One of the distinctive features of the device according to the invention is that its strap must be sufficiently long so that in the event of a fall or of a ski becoming detached, said ski is far enough away from the skier so as not to injure him should the fall be extended because of the slope. The strap must therefore be no less than 80 cm long. With a strap of 80 cm the number of turns around the pin connecting the two units is approximately 15, which represents a diameter of 32 mm when the strap is wound.

In order to dispose of the longest possible strap and the minimum amount of space and weight, a two pin winding means may be used as shown in FIG. 8, the first pin (11) which is fitted with a spiral spring at both ends and acts as the driving pin as in the device shown in the previous figures, while the second pin (12) acts only as a guiding pin. Winding the strap round two pins enables use of a much longer strap, for example 1.5 m, while reducing the height of the device in relation to the base.

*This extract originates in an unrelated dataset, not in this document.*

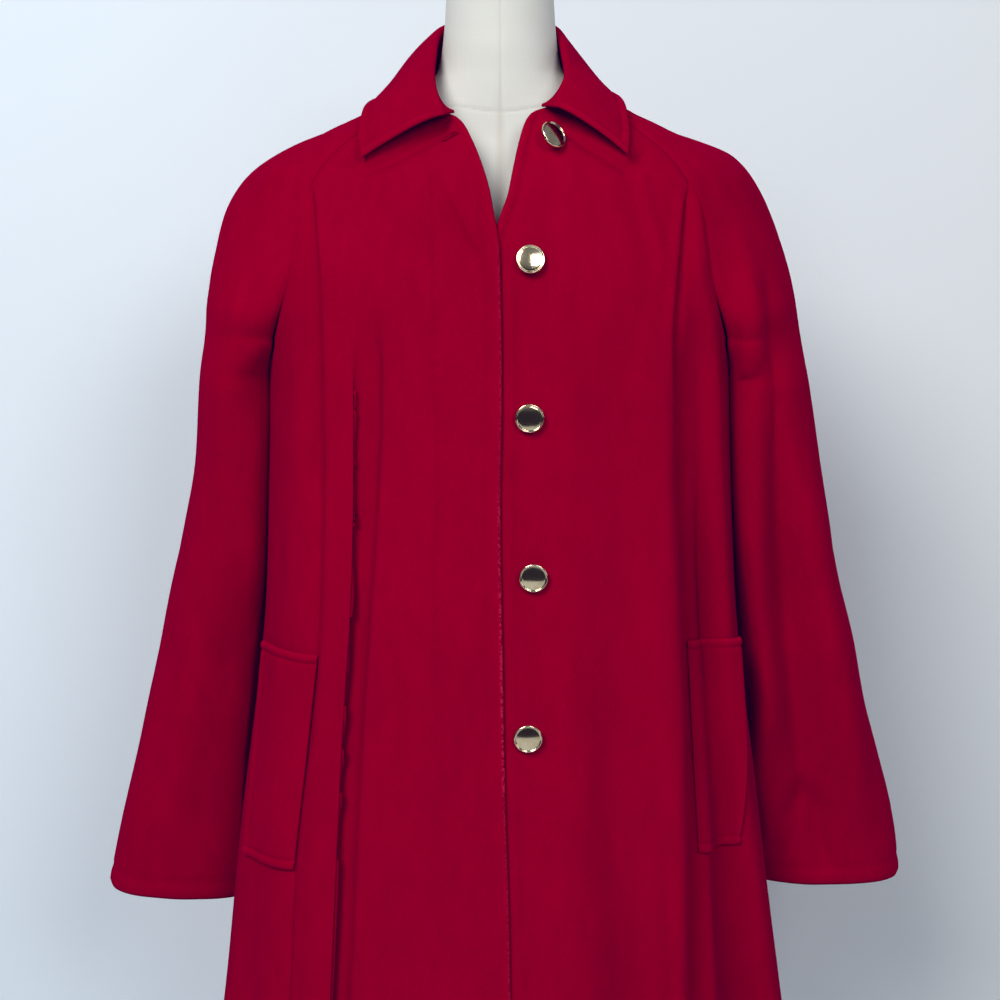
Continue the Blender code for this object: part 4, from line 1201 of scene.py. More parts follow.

Unlike the devices of former techniques using a single strap winder, the device of this invention enables the violent stress which may occur when a skier falls to be distributed over two springs. For the same desired tension, the springs have therefore half as much stress and better overall flexibility is obtained. Said flexibility can prevent the strap mounting from breaking which could occur with the single winding means used previously. Moreover, the effort exerted by the strap as it suddenly unwinds during a fall, is therefore constantly balanced over both ends of the pin, enabling great flexibility. Finally, the fact that the two units each have a spring considerably increases the reliability of the whole device in that even if one of the springs is broken, the device will continue to work because of the second spring.